Monday 11 May 2015

11th May 2015 Currency markets, news and analysis

Forex Market Commentary  


Well, everyone knows that global equities are inflated; from Shanghai to New York it's been a great 6 years of cheap credit.  So what is surprising as the bond markets take a tumble as the forerunner of a deep shadow over equities? The last 2 weeks alone saw that stable of stable Bund increasing it's yield dramatically with the 30-year yielding around 1.22 percent, up from 0.436 percent since April 20 and then the German benchmark 10-year yield is now at 0.602 percent, which is an increase from 0.078 percent on April 20. When yields go up, prices go down and bond portfolio manages can't say they haven't enjoyed the ride these last 6 years in particular. With bond yields threatening to turn into negative territory why on earth would traders be asked to cough up their money to put into paper that pays negative rates? Thankfully for global bond traders reality is setting in and with the ECB Q.E program just starting to shrink that awful debt, and were about 95% of that target debt to go, Euro yields should start to rise once an expected Euro 1.1 trillion debt comes off the books.

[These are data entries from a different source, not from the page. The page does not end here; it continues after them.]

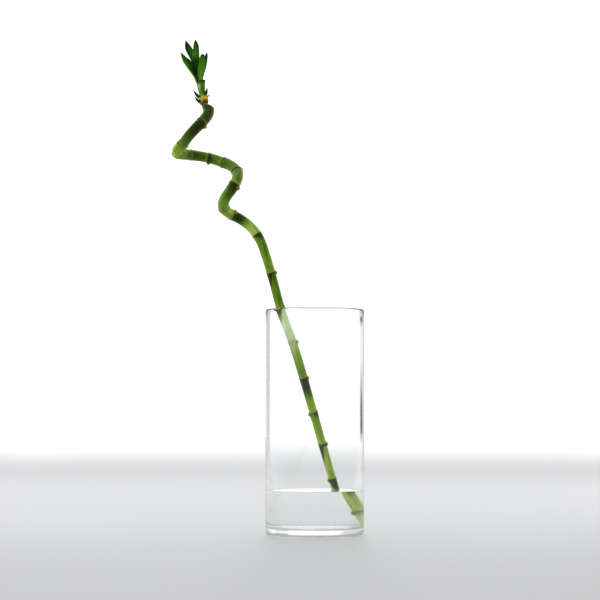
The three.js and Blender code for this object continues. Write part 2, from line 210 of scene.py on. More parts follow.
# Each leaf: how much painted light and shade its green takes along it, darker where other leaves shade it,
# and how much more painted light falls towards one edge, its midrib's line, the way that its face looks, its
# width, the shares of that width along it, and the degrees that it is rolled up
LEAVES = {
    "leaf_centre_tall": dict(
        painted_side_light=0.0,
        light=[(0, .3), (.2, 0), (.5, .1), (.68, .6), (.85, .5), (1, 0)],
        line=[(-115.5, -56.2, 450.6), (-116.9, -57.2, 458.5), (-118.2, -58.6, 467.2), (-118.6, -59.2, 476.1),
              (-118.4, -58.8, 484.7), (-119, -57.2, 493.8)],
        face=(0.25, 0.95, 0.1), width=8.4,
        widths=[(0, .5), (.2, .7), (.36, .94), (.5, 1), (.65, .86), (.85, .7), (.94, .4), (1, .05)],
        curls=[(0, 190), (.25, 110), (.6, 60), (1, 40)]),
    "leaf_right_front": dict(
        painted_side_light=-0.2,
        light=[(0, .6), (.4, .9), (.85, .85), (1, 0)],
        line=[(-113.7, -57.2, 450.9), (-113.6, -59.2, 458.1), (-112.5, -61.2, 464.7), (-111.7, -63.2, 471.4),
              (-111.6, -65.6, 476.2), (-111.7, -69.2, 477)],
        face=(-0.3, 0.95, 0.15), width=7.3,
        widths=[(0, .55), (.2, .8), (.45, 1), (.7, .84), (.85, .66), (.94, .4), (1, .08)],
        curls=[(0, 170), (.3, 90), (.7, 50), (1, 40)]),
    "leaf_left_low": dict(
        painted_side_light=1.1,
        light=[(0, .2), (.3, .2), (.55, .75), (.8, 1), (1, .3)],
        line=[(-117.4, -55.7, 449.7), (-120, -57.2, 456.3), (-123.5, -58.6, 462.2), (-127.3, -59.8, 467.8),
              (-130.7, -60.8, 473.4), (-133, -61.4, 480.2)],
        face=(0.62, -0.55, 0.5), width=15.0,
        widths=[(0, .4), (.2, .6), (.4, .92), (.55, 1), (.72, .86), (.88, .48), (1, .04)],
        curls=[(0, 180), (.3, 130), (.6, 100), (.85, 80), (1, 60)]),
    "leaf_left_tall": dict(
        painted_side_light=-0.7,
        light=[(0, .2), (.5, .5), (.75, .5), (1, 0)],
        line=[(-116.2, -53.2, 452.2), (-117.6, -52.2, 461.4), (-119.4, -50.8, 470.7), (-122.6, -50.2, 478.9),
              (-126.8, -50.4, 486.9), (-129.1, -52.2, 494.2)],
        face=(0.3, -0.94, 0.16), width=8.2,
        widths=[(0, .5), (.2, .68), (.5, .92), (.7, 1), (.84, .86), (.93, .46), (1, .05)],
        curls=[(0, 180), (.3, 100), (.6, 70), (1, 50)]),
    "leaf_right_rear": dict(
        painted_side_light=0.0,
        light=[(0, .5), (.5, .35), (1, 0)],
        line=[(-112.6, -52.8, 453.4), (-111.9, -51.8, 460.5), (-110.7, -50.8, 467.7), (-109.3, -50.2, 474.4),
              (-108.4, -50.4, 478.9), (-108, -51, 482.5)],
        face=(-0.55, -0.82, 0.2), width=8.0,
        widths=[(0, .55), (.25, .85), (.45, 1), (.65, .84), (.82, .56), (.92, .34), (1, .06)],
        curls=[(0, 170), (.3, 100), (.7, 60), (1, 50)]),
}
LEAF_ROWS = 48
LEAF_STRIPS = 16

# Hands: selecting and shaping


def deselect():
    if bpy.context.mode != "OBJECT":
        bpy.ops.object.mode_set(mode="OBJECT")
    bpy.ops.object.select_all(action="DESELECT")


def take_up(piece):
    """Selects one piece alone and makes it the active one."""
    deselect()
    piece.select_set(True)
    bpy.context.view_layer.objects.active = piece


def finish_modifiers(piece):
    take_up(piece)
    for modifier in list(piece.modifiers):
        bpy.ops.object.modifier_apply(modifier=modifier.name)


def read_along(table, at):
    """Reads rows of (place, value), with straight lines between them."""
    places, values = zip(*table)
    return np.interp(at, places, values)


def arc(centre, radius, start, end, steps=ROUND_STEPS):
    """Points (radius, height) of an arc between two directions in degrees."""
    angles = np.radians(np.linspace(start, end, steps + 1))
    return [(centre[0] + radius * math.cos(angle), centre[1] + radius * math.sin(angle)) for angle in angles]


def turn_outline(name, outline, steps):
    """Draws an open outline of (radius, height) point by point from the axis, and spins it round the axis."""
    deselect()
    bpy.ops.mesh.primitive_plane_add(size=MM)
    piece = bpy.context.object
    piece.name = name
    points = [Vector((x * MM, 0, z * MM)) for x, z in outline]
    bpy.ops.object.mode_set(mode="EDIT")
    bpy.ops.mesh.merge(type="CENTER")
    bpy.ops.transform.translate(value=points[0])
    for start, end in zip(points, points[1:]):
        bpy.ops.mesh.extrude_vertices_move(TRANSFORM_OT_translate={"value": end - start})
    bpy.ops.mesh.select_all(action="SELECT")
    bpy.ops.mesh.spin(steps=steps, angle=FULL_TURN, center=(0, 0, 0), axis=(0, 0, 1))
    bpy.ops.mesh.select_all(action="SELECT")
    bpy.ops.mesh.remove_doubles(threshold=MERGE_GAP * MM)
    bpy.ops.mesh.normals_make_consistent(inside=False)
    bpy.ops.object.mode_set(mode="OBJECT")
    bpy.ops.object.shade_smooth()
    return piece


def points_of(piece):
    """The piece's vertices in millimetres."""
    flat = np.zeros(len(piece.data.vertices) * 3)
    piece.data.vertices.foreach_get("co", flat)
    return flat.reshape(-1, 3) / MM


def put_points(piece, points):
    piece.data.vertices.foreach_set("co", (points * MM).ravel())
    piece.data.update()


# Lines that the plant follows


def smooth_line(points):
    """Points close together on the centripetal Catmull-Rom curve through the given ones."""
    knots = [np.array(point, float) for point in points]
    knots = [2 * knots[0] - knots[1], *knots, 2 * knots[-1] - knots[-2]]
    steps = (np.arange(LINE_STEPS) / LINE_STEPS)[:, None]
    made = []
    for before, start, end, after in zip(knots, knots[1:], knots[2:], knots[3:]):
        spans = ((before, start), (start, end), (end, after))
        gap_in, gap, gap_out = (np.linalg.norm(far - near) ** 0.5 for near, far in spans)
        leaving = ((start - before) / gap_in - (end - before) / (gap_in + gap) + (end - start) / gap) * gap
        arriving = ((end - start) / gap - (after - start) / (gap + gap_out) + (after - end) / gap_out) * gap
        cubic = 2 * start - 2 * end + leaving + arriving
        square = 3 * end - 3 * start - 2 * leaving - arriving
        made.append(start + leaving * steps + square * steps**2 + cubic * steps**3)
    made.append(knots[-2][None])
    return np.concatenate(made)


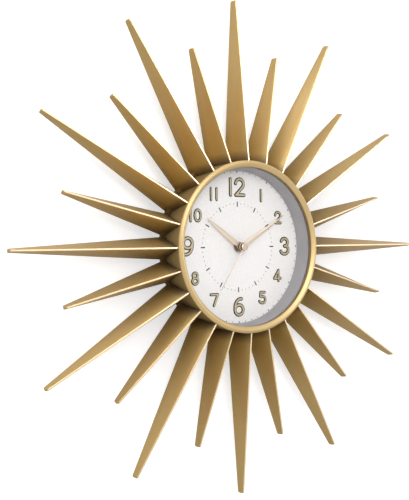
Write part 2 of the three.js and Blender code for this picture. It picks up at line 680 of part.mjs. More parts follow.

All the bond action is playing into the fx markets. Currency traders are already over the gloom and doom surrounding the Euro zone and can measure several reasons why Euro rates should now start to rise and even perhaps narrow the differential on the 10yr Bund vs US Treasury.  This is one reason at the moment why Dollar specs did not go long given last friday's unemployment good news in US markets. we are at this watershed point. Yes US rates may have to go up 25 basis points officially at some point this year but does rate rise expectations alone give justification to shorting a Euro currency that now seems to be pulling itself together  and may even start the minute process of narrowing bond differentials? if specs are going to take another push with the USD i do not think for one that we will see the same kind of momentum that we need in the last 6 months, which was largely build upon one of its main trading partner the EU in a whole world of woe. If anything a next wave of dollar increases would be less dramatic  and more incremental in tiny steps rather than leaps and bounds and certainly with the EUR/ USD differentials in rates to at least hold rather than widen, we would be meeting stiffer resistance should the USd push to parity.

This article today on Bloomberg will make you think twice about dollar long positions.

http://www.bloomberg.com/news/articles/2015-05-11/treasury-finds-demand-no-longer-insatiable-going-into-refunding



Mean time the slow down in the dollar rush is feeding into the commodities markets. Crude is holding nicely as inventories ease up and Dollar does not threaten prices anymore and Gold is finding reasons why the market need not go short anymore.

Please note that technical data should only be used as a guide but be aware that it is the fundamental data which becomes the trigger that pushes prices into equilibrium of demand and supply.


Always look to support and resistance band lines as the key to understanding in the long and short term where prices are converging. Professional technical traders use 50 day and 200 day medium and slow moving averages as fundamental cornerstones for interpreting the direction of price action.


USDX
US Dollar
95.086     +0.059 +0.08%
Support 94.623    Resistance 95.583
Forward 1 year - 96.125. Flat line.

EUR  
1.11550     -0.00071 -0.06%
Support   1.10943    Resistance 1.12443
Forward 1 year - 1.12540. Flat line.

Crude Oil  
59.23     -0.02 -0.03%
Support  58.18      Resistance  60.38
Forward 1 year - 63.39. Low growth positive line.

Gold
1183.830     -5.445 -0.46%
Support  1,171.1            Resistance 1,196.9
Forward 1 year  -  1,188.6. Low growth line.